Author: Dilshani Samaraweera
Date: Dilshani Samaraweera
Date:20/12/2009
The Janakaraliya (People’s Theatre) drama festival will come to the Lionel Wendt theatre from January 12 – 15, 2010, with a new generation of young bilingual actors and a string of stage drama’s crafted to overcome communal and language differences in Sri Lanka.
On December 18, Janakaraliya staged මැටි කරත්තය/ Meti Karaththaya (clay cart), at the Lionel Wendt theatre to a star studded audience, ahead of the drama festival.
True to its promise of bringing ‘quality theatre’ to Sri Lanka’s war-weary populations, Janakaraliya’s Meti Karaththaya displayed excellent theatre craft, including well trained young actors (even up to the single child actor), entertaining play acting, creative stage props, and beautiful costumes.
Typical of Janakaraliya plays the Meti Karaththaya cast is made up of both Sinhala and Tamil young people.
This means suddenly hearing a decided Tamil accent in some parts of the the Sinhala play, and vise versa. Although a little distracting at first, this technique actually adds to the richness of the overall production.
Overall, the theatre craft and acting makes it possible to overlook the two and half hour duration of the play and its dubious morals that come coupled with a hint of Hindi-film melodrama .
In fact, the ending of the play takes an unexpected turn and makes one wonder about serial killers in our past.
( Reminiscent of a popular theory on Jack the Ripper, with its links to the British royal family).
One wonders whether the ancient author of this play wanted to transmit a warning message into the future through his play - about rare cases of serial murderers, because traditional Sri Lankan/Indian society does not officially acknowledge the existence of this tendency.
Meti Karaththaya itself, is an ancient play (AD 400), supposed to have been written in Sanskrit, under a different name, by a King called Shudraka (ශුද්රක). But it may have been written even earlier (AD 300) by a scholar called Bhasa ( භාස ) .

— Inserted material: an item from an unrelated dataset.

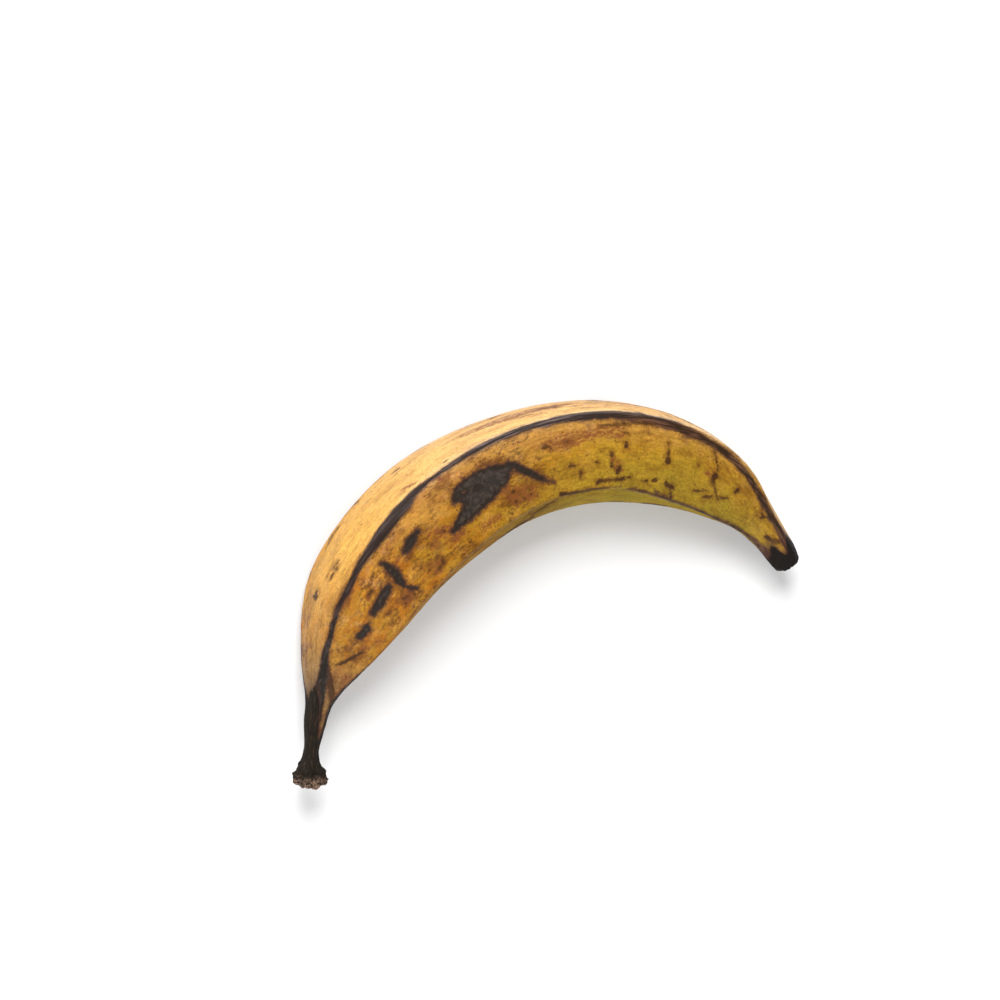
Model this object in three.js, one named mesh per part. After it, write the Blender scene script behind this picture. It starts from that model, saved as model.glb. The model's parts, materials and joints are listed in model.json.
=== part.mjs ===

It was translated into Sinhala by Mr Piyadasa Nishshanka and crafted into the current play, Meti Karaththaya, by veteran dramatist and founder of Janakaraliya, Parakrama Niriella.
New life
Sri Lanka’s arts, including theatre craft, paid dearly for the country’s 3 decades of war.
As many artistes have pointed out, with so many years of war and its unending hardships, Sri Lankans lost the ability to appreciate art and beauty (or just could not afford it).
Quality productions were rare and a good script, even if it could find financing, found it hard to attract talent and particularly young talent.
So Sri Lanka’s Sinhala theatre, once so vibrant, was at deaths door at the start of the 21 century.
Janakaraliy’s greatest achievement is here.
The theatre group kept Sri Lankan theatre alive in the face of an uncertain future.
It resuscitated theatre by taking its ‘mobile theatres’ to remote places of Sri Lanka that do not have theatres or even halls to perform in, and it taught people to appreciate good theatre craft.
It also built up a base of young, trained, talent for Sri Lanka’s Sinhala and Tamil theatre.